When we left off yesterday, our hero (me) had lost all hope of ever winning the heart of her true love. She had driven him away by stealing all of his friends and turning them against him (oops).
So yeah. We weren't really speaking which, looking back on it, must have been really awkward for everyone else. Or maybe they didn't even notice. After all, they are guys. And guys are generally pretty oblivious. Anyway, things went on like that for a while. Then this girl started to hang around at the convenience store where most of the guys worked. She was a little older than us and blonde, which is really all you need to know. Chris began to develop a thing for her. I was, of course, appalled and jealous and heartbroken again, but I saw my opening and I went for it. I told him that I was there if he ever wanted to talk or needed a female insight into winning her over. He fell for it. We pretty much picked up where we had left off, talking and hanging out and generally being friends again. He would tell me what they talked about and asked for advice on asking her out and complained to me when she stood him up. I could tell from the start that she was just using him (and some of my other guys) to make her ex-boyfriend jealous and that this wasn't going to go anywhere, but he of course would not listen to me when I told him this. Until, of course, she ended up pregnant by the ex-boyfriend. Oh happy day. Now he was upset and needed comforting and we became even closer.
Things continued on this way for a while, years even. We were basically a couple in that we were almost always together, but he still blatantly ignored my obvious feelings for him. And I, afraid to drive him away again, refused to bring up the subject. Until, that is, another lady came into the picture.
Around December of 2006, he started talking frequently about a girl he worked with and I started to get concerned. Eventually he told me he intended to ask her out and I pretty much flew off the handle. I poured out my feelings for him that night in the car when he dropped me off at home, finally declaring my undying love for him. I told him he had two options. He could either give me a chance and date me or he could go ahead and date this whore at his workplace. But if he chose the other girl, I was done with him. I would no longer put up with this fake dating. I wouldn't leave the group or anything crazy like that - those guys were my friends now just as much as they were his - but he would be like just another acquaintance to me. No more close friendship. No more going to dinner or movies or hanging out one on one. No more calling him to wake him up for work or buying him gifts or listening while he tells me of his hopes and dreams. He would have to find another confidante.
You can't even imagine how... freeing it was to finally get all of this out in the open. I had finally reached the point where I could not go on anymore without getting some sort of closure, good or bad. You know that quote "and the day came when the risk it took to remain tight inside the bud was more painful than the risk it took to blossom." by Anaïs Nin? That, I felt, was the perfect way to sum it up. I just had to say something. I couldn't let him slip away without knowing how I felt.
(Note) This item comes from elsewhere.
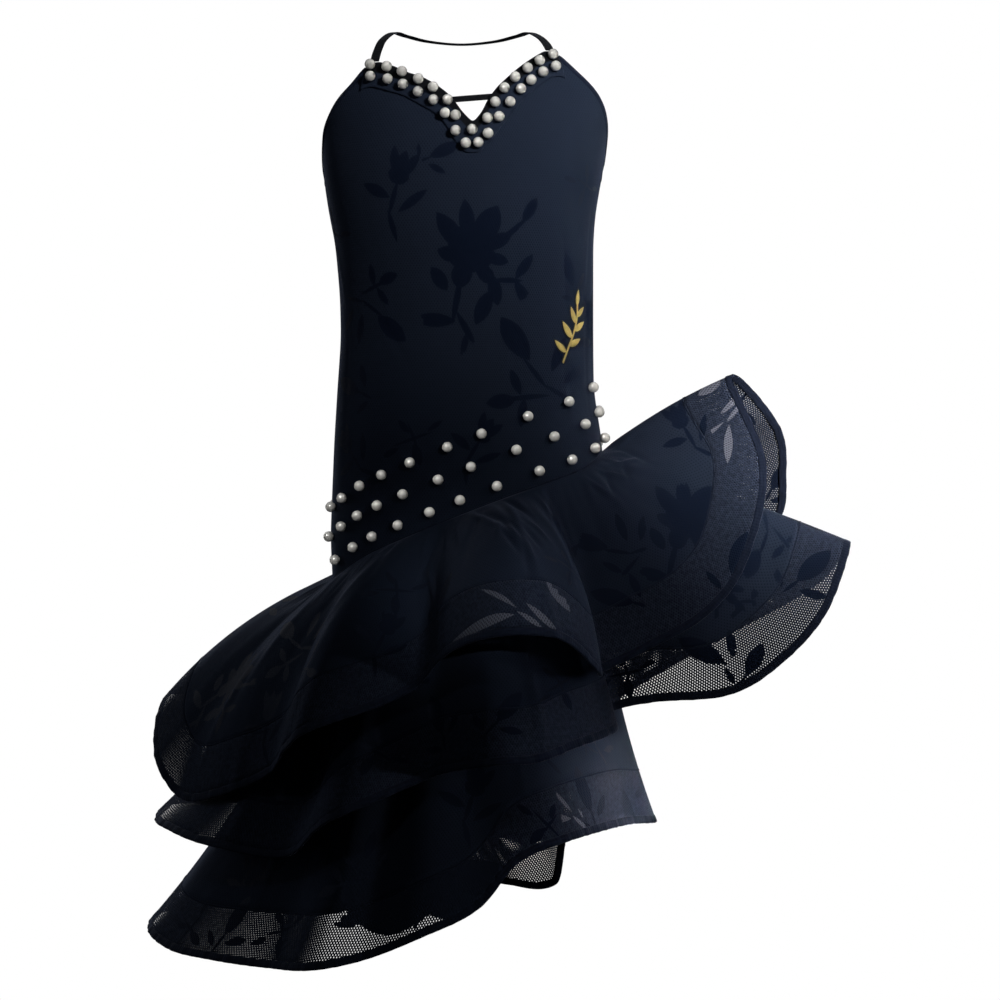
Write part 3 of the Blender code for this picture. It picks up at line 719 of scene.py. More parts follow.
def seam_gathers() -> tuple[Fold, ...]:
    """Make the small gathers round the hip seam, from a seeded row of random numbers.

    Returns:
        The gathers.
    """
    chance = np.random.default_rng(GATHER_SEED)
    count = int(TURN / GATHER_STEP)
    order = np.arange(count)
    shifts = chance.uniform(-GATHER_SHIFT, GATHER_SHIFT, count)
    azimuths = (order + shifts) * GATHER_STEP - TURN / 2
    spans = (GATHER_DOWNS, GATHER_TURNS, GATHER_LENGTHS, GATHER_WIDTHS, GATHER_HEIGHTS)
    *others, heights = (chance.uniform(*span, count) for span in spans)
    return table(Fold, *zip(azimuths, *others, heights * np.where(order % 2, 1.0, -1.0)))


@dataclass
class Tier(Surface):
    """One tier of the skirt, from the hip seam out to its waved hem."""

    name: str
    hem: Sequence[HemRow]
    order: int
    figure: Figure
    folds: Sequence[Fold] = ()

    def ends(self, azimuths: Array) -> tuple[Array, ...]:
        """Find where the cloth starts and ends in the upright plane of each azimuth.

        Args:
            azimuths: the planes (degrees).

        Returns:
            Radius and level at the seam, then reach, level and arch of the hem (mm).
        """
        seam_level = hip_seam(azimuths) - SEAM_GAP - TIER_STEP_DOWN * self.order
        seam_radius = self.figure.radius(azimuths, seam_level) - TIER_STEP_IN * self.order
        hem = (closed_curve(self.hem, name, azimuths) for name in HemRow._fields[1:])
        return (seam_radius, seam_level, *hem)

    def length(self, azimuths: Array) -> Array:
        """Return the straight distance from seam to hem (mm)."""
        seam_radius, seam_level, reach, level, _ = self.ends(azimuths)
        return np.hypot(reach - seam_radius, level - seam_level)

    def bare(self, azimuths: Array, downs: Array) -> Array:
        """Return points of the tier.

        In the upright plane of each azimuth the cloth follows a quadratic Bezier from the seam to
        the hem, whose middle control point lies off the straight line by the arch times its length.

        Args:
            azimuths: one a column (degrees).
            downs: distances down the cloth (mm).

        Returns:
            The points (mm).
        """
        seam_radius, seam_level, reach, level, arch = self.ends(azimuths)
        run, fall = reach - seam_radius, level - seam_level
        t = downs / np.hypot(run, fall)
        middle_radius = (seam_radius + reach) / 2.0 - arch * fall
        middle_level = (seam_level + level) / 2.0 + arch * run
        radii = seam_radius * (1 - t) ** 2 + 2 * middle_radius * t * (1 - t) + reach * t * t
        levels = seam_level * (1 - t) ** 2 + 2 * middle_level * t * (1 - t) + level * t * t
        return place(azimuths, radii, levels)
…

He told me he would think about it. And he did, for two weeks. I was pretty much dying inside during those two weeks, but he acted as if everything was normal. I couldn't take it anymore and confronted him about it on our way to wings the third week after I had told him everything. He told me that he was intending to talk to me about it on the way home from wings so as not to "ruin the rest of the night". This did not fill me with confidence so I told him that was fine. We could talk about it on the way home. I wanted to live in hopeful ignorance for as long as possible. I spent the evening anxious and terrified, trying to drag out our group activities as much as I could so as to delay the final crushing of all my dreams. But eventually we had to go home.
As you can probably imagine, he had made the right decision on January 10, 2007 and decided to give me a chance. He was concerned, though, that the guys might react negatively towards him if we broke up, so he decided we wouldn't tell them about it until we could see that it would be a long term relationship. I agreed, since I knew that he was mine now and would never escape my clutches. And that's pretty much the way it went down. After a few months of resistance and shiftiness, he began to realize that is just made sense, this relationship between us and finally began to fall for me. We eventually told our friends, moved into the apartment together in 2008, bought this house in 2009, and got engaged in 2010. And next year we'll be getting married.
So there you have it. The mostly complete timeline of my relationship with Chris. I warned you that it was not very romantic, but it all worked out in the end.